I see that in last line number of rows is huge, and this is the reason why it is slow.

I see that cardinality for cl.c_id table is huge and for cl.is_country_location_id is low

+-------+------------+------------------------+--------------+-------------+-----------+-------------+----------+--------+------+------------+---------+---------------+
| Table | Non_unique | Key_name               | Seq_in_index | Column_name | Collation | Cardinality | Sub_part | Packed | Null | Index_type | Comment | Index_comment |
+-------+------------+------------------------+--------------+-------------+-----------+-------------+----------+--------+------+------------+---------+---------------+
| c_loc |          0 | PRIMARY                |            1 | id          | A         |     1211146 |     NULL | NULL   |      | BTREE      |         |               |
| c_loc |          1 | cv_id                  |            1 | c_id        | A         |     1211146 |     NULL | NULL   |      | BTREE      |         |               |
| c_loc |          1 | is_country_location_id |            1 | is_country  | A         |           2 |     NULL | NULL   |      | BTREE      |         |               |
| c_loc |          1 | is_country_location_id |            2 | location_id | A         |         574 |     NULL | NULL   |      | BTREE      |         |               |
+-------+------------+------------------------+--------------+-------------+-----------+-------------+----------+--------+------+------------+---------+---------------+

and from that point maybe this is why mysql going to go through so many records.

But what could be the strategy to optimize such query ?

Best Answer

To check exactly how selective your filter is for your particular query, you could execute the following queries:

SELECT 
   (SELECT count(*) FROM indi WHERE sex = '2')
   /
   (SELECT count(*) FROM indi)
   * 100
   as selectivity;

SELECT 
   (SELECT count(*) FROM c_loc WHERE location_id IN (3,4,5,6))
   /
   (SELECT count(*) FROM c_loc)
   * 100
   as selectivity;

The first query will probably return something around 50% in most applications, the second will give you around 1%, if the locations are more or less equally distributed, but it can vary.

Having a low cardinality is not per se a bad thing, the problem is when you need to search only on that column in a efficient way with an index. Having low cardinality means that a full table scan may actually be faster. The limit depends on many factors, and the MySQL optimizer is a bit more complex than a simple percentage calculation, but here you have a real example of when an index is no longer useful:

Full table scan vs. index

When the selectivity is higher than around 20%, the index tends to be no longer useful for filtering.

There is no "real" solution modifying the query. For those cases, you may need a different method for indexing, different than the standard BTREE algorithm. In most cases, you can provide a solution on MySQL using partitioning (even doing it manually, storing on a different table males and females, for example).

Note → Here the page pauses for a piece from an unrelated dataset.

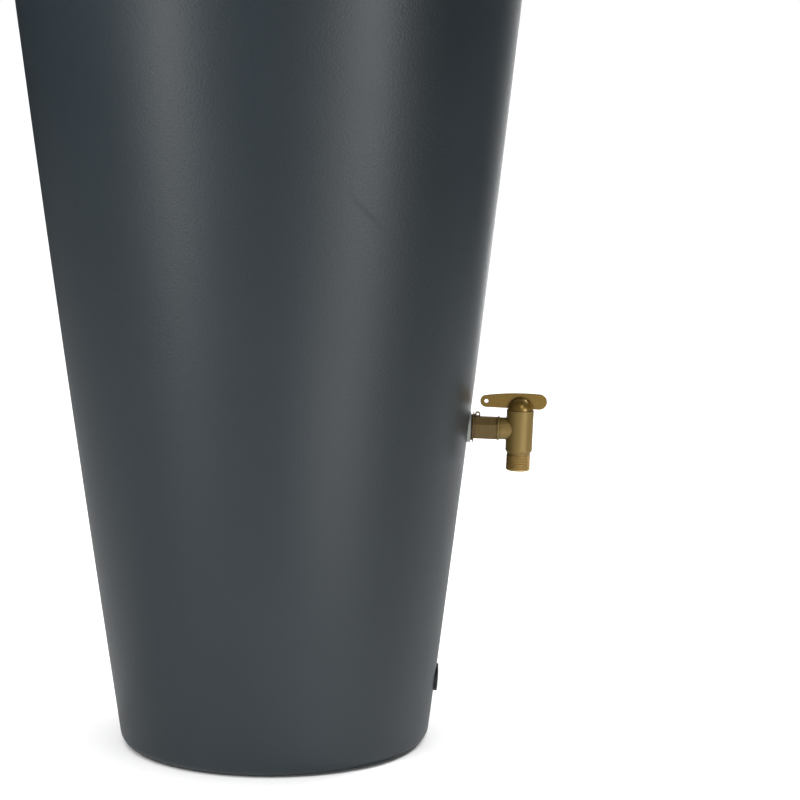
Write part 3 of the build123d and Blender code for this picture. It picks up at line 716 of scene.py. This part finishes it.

For your particular case, the index is still being used, which means it may be still good enough, and you may not need to do any additional work, but I though it was important to understand the consequences of low selectivity, and playing around with indexes to see if you were getting an optimal query plan. However, if the final number of rows is relatively large, there is no good solution: if you select a lot of rows, it will take a lot of time to do it. If your final result set is relatively small, try to force the join order with the most selective clauses at the beginning, by using STRAIGHT_JOIN, if the logic allows it. This is dangerous without proper monitoring, because cardinality may change with time, and so does the selectivity for the same query just by using slightly different parameters.